1. Investment strategy and underlying assets: Each SIF fund discloses its investment strategy, along with its portfolio constituents, in its fact sheet. This is a mandatory requirement. Analysing the investment strategy and portfolio distribution helps to understand the degree of risk.
This becomes more crucial due to the lack of a historic record since SIFs are a new investment. Investors can then judge if the asset is within their risk appetite.
2. Risk-return balance and liquidity profile: Certain metrics, like performance in different market conditions, back-tested strategy returns, help us understand the return expectations of the SIF. Note that these are not historic records but expectations based on optimal analysis and research.
Moreover, liquidity of the fund, analysed through exit load and other such facilities, helps us understand if the liquidity profile suits our investment goal.
3. Minimum investment and target investors: The fact sheet also notifies about the minimum total investment, minimum SIP and target audience. These disclosures help us understand if the investment is within our investment budget.
Now, a clear understanding of an asset is incomplete without comparing it with other investments. So, let us compare SIFs with other investment avenues.

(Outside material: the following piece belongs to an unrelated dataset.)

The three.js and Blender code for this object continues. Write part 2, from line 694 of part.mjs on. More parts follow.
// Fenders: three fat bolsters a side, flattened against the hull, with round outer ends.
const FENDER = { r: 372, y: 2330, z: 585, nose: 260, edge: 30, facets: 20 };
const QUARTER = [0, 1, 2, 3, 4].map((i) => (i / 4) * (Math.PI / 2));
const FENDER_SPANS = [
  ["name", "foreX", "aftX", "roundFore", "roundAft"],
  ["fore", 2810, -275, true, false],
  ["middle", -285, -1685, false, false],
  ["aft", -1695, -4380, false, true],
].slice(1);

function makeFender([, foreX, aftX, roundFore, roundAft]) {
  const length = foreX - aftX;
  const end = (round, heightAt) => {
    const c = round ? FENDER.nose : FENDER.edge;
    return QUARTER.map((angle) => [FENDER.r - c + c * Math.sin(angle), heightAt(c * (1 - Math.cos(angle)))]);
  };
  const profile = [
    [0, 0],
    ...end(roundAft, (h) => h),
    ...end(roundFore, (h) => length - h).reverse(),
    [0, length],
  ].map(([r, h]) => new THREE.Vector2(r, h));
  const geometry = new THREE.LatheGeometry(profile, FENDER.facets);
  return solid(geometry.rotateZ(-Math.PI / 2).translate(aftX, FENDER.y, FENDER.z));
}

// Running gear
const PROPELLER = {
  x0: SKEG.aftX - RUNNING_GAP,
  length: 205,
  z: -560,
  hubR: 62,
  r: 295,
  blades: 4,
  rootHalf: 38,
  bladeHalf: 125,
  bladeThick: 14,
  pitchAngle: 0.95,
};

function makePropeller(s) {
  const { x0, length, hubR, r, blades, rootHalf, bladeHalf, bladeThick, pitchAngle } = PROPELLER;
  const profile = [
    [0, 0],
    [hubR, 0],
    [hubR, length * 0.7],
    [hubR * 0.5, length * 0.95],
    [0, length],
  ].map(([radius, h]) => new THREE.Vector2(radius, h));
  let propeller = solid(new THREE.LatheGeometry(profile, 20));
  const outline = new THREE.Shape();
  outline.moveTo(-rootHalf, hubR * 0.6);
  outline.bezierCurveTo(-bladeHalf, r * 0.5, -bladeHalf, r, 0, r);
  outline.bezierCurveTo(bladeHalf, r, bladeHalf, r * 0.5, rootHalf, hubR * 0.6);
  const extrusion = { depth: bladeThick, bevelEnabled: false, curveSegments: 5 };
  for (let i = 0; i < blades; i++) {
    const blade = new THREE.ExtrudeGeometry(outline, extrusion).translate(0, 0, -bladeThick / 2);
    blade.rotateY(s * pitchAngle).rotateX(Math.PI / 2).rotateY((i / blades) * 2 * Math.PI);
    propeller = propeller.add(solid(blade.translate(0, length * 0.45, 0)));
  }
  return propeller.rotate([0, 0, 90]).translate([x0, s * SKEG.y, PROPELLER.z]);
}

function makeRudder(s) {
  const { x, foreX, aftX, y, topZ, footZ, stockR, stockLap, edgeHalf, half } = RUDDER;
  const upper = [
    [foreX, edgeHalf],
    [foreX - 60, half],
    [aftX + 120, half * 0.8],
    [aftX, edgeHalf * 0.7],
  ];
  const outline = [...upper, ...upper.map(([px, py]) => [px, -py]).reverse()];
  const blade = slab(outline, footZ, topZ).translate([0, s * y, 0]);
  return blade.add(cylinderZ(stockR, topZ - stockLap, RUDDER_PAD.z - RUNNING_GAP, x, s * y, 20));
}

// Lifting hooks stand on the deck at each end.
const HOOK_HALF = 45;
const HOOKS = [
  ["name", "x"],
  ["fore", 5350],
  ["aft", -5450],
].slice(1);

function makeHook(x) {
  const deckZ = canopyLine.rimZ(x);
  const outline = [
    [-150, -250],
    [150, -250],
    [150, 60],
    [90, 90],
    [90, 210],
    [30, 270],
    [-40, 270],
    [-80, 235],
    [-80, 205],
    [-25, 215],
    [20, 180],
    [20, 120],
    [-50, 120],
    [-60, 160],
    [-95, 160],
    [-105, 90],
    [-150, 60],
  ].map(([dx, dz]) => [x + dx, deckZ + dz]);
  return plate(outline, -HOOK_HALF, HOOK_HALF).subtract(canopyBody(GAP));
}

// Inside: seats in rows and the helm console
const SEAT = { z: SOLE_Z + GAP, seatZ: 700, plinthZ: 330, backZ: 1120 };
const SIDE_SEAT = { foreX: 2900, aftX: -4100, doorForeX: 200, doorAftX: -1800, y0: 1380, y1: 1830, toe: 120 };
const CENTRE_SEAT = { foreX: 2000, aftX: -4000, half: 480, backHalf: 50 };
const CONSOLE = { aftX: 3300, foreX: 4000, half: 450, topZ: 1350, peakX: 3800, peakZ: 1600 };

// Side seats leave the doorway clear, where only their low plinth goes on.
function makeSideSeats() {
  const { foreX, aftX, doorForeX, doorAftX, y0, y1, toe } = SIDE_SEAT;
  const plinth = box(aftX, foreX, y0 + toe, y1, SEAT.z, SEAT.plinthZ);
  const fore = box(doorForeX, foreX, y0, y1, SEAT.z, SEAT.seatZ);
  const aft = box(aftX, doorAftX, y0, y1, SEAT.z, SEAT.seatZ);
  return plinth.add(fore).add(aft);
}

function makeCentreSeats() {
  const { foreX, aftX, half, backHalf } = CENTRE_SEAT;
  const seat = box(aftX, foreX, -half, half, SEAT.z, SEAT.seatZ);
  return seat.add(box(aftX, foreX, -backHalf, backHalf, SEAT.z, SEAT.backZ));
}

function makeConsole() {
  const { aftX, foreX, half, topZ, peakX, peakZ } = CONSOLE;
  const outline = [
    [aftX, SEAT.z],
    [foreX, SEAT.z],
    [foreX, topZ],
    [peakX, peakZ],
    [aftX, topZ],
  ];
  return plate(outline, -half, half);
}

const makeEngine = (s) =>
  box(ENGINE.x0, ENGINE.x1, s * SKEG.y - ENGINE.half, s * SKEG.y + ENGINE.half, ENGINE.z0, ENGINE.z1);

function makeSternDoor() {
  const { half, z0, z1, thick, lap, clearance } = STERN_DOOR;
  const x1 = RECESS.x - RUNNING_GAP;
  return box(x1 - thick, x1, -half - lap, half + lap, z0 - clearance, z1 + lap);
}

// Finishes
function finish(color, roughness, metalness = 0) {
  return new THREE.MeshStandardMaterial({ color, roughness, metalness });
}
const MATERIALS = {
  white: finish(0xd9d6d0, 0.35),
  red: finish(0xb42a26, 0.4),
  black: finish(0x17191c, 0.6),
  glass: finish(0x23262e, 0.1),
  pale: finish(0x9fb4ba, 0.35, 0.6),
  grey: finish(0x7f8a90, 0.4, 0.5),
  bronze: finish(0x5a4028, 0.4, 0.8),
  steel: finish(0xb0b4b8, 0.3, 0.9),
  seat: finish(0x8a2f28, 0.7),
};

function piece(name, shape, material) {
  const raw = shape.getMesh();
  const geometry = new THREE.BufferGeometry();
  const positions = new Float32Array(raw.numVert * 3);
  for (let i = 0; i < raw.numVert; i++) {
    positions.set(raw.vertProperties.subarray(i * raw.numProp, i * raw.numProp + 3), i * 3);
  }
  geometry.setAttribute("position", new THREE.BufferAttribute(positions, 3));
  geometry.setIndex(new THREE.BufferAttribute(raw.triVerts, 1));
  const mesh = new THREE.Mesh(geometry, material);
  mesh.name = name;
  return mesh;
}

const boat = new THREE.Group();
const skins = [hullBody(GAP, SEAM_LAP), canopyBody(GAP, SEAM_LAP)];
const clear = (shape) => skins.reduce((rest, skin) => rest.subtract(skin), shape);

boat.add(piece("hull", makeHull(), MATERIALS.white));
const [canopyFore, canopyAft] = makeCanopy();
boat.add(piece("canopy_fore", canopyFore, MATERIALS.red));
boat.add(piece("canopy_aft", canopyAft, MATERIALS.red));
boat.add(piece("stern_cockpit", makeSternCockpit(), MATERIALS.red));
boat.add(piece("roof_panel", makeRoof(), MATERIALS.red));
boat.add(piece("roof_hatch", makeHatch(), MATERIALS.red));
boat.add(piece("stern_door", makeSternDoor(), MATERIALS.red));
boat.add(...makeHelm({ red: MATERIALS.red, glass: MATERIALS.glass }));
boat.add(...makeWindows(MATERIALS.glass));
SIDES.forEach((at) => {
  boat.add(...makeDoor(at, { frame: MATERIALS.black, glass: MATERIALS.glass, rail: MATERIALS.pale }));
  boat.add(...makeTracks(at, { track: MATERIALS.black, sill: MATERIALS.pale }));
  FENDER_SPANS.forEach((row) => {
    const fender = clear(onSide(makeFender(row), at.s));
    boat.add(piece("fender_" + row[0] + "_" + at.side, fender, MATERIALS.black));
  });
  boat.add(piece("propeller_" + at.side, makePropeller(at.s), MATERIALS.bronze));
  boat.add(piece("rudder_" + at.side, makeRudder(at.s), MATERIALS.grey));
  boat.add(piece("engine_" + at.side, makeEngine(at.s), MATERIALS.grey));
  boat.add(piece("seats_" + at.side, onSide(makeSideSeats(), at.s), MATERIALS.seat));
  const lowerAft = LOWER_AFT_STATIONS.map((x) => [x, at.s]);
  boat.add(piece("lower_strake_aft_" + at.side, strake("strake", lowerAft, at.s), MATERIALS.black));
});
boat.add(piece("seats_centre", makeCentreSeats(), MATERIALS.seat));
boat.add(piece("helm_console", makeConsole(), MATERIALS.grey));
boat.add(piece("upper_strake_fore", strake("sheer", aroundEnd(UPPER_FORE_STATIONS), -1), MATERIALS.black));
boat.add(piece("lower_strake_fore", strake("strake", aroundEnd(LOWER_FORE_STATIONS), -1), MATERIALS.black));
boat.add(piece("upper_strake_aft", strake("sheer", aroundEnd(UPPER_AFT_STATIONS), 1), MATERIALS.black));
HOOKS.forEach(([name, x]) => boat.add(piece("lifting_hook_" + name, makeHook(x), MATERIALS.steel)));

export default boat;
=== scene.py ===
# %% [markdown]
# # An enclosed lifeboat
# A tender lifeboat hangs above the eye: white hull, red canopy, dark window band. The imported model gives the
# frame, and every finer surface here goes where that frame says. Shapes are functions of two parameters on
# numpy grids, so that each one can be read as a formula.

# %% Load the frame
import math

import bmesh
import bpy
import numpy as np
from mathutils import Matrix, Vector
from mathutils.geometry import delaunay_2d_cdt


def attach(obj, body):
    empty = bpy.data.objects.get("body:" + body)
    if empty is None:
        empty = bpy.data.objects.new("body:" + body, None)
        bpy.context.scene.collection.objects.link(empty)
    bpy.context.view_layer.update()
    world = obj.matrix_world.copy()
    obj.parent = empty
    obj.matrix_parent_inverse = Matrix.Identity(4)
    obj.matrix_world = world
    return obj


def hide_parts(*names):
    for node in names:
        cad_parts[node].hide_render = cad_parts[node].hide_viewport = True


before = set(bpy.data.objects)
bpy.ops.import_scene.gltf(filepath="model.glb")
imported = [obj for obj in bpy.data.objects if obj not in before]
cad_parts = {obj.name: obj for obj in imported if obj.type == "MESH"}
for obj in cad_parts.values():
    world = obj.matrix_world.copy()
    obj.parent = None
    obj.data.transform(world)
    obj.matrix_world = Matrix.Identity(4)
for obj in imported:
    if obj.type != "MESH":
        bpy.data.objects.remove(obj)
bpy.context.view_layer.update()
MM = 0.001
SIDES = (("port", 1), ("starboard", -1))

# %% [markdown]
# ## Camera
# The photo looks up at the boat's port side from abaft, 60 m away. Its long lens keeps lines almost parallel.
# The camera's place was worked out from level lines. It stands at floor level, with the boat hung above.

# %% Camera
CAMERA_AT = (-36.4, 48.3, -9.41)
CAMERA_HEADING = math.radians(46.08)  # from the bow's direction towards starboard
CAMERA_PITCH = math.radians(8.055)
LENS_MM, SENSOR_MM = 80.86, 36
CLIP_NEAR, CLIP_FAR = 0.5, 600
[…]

Discussed below is the SIF performance comparison with mutual funds and bonds.
| Parameters | SIFs | Mutual Funds |
| Strategy Flexibility | High flexibility with sophisticated investment strategies, like sector rotation, special situation investing, long-short equity, etc. | Lower flexibility with common dependence on long-only strategies for debt, equity and hybrid. Limited use of derivatives. |
| Risk | Higher risks compared to traditional mutual funds due to investment philosophy, target audience and portfolio. | Lower risk compared to SIFs. Risk further varies significantly between categories. |
| Parameters | SIFs | Bonds |
| Liquidity | Moderate liquidity. SIFs do have exit loads, which vary with the fund. | Liquidity varies significantly. However, the secondary market exists. |
| Return | They have potentially higher returns due to sophisticated and niche investing. | It is generally categorised as a fixed-income bearing security. |
As SIFs gain traction in India, we can expect a growing number of funds to cater to evolving investor needs. In the interim, platforms like Grip continue to fill market gaps with innovative products, offering investors additional avenues to diversify and optimize their portfolios. Together, these developments signal a more robust and versatile investment landscape for Indian investors.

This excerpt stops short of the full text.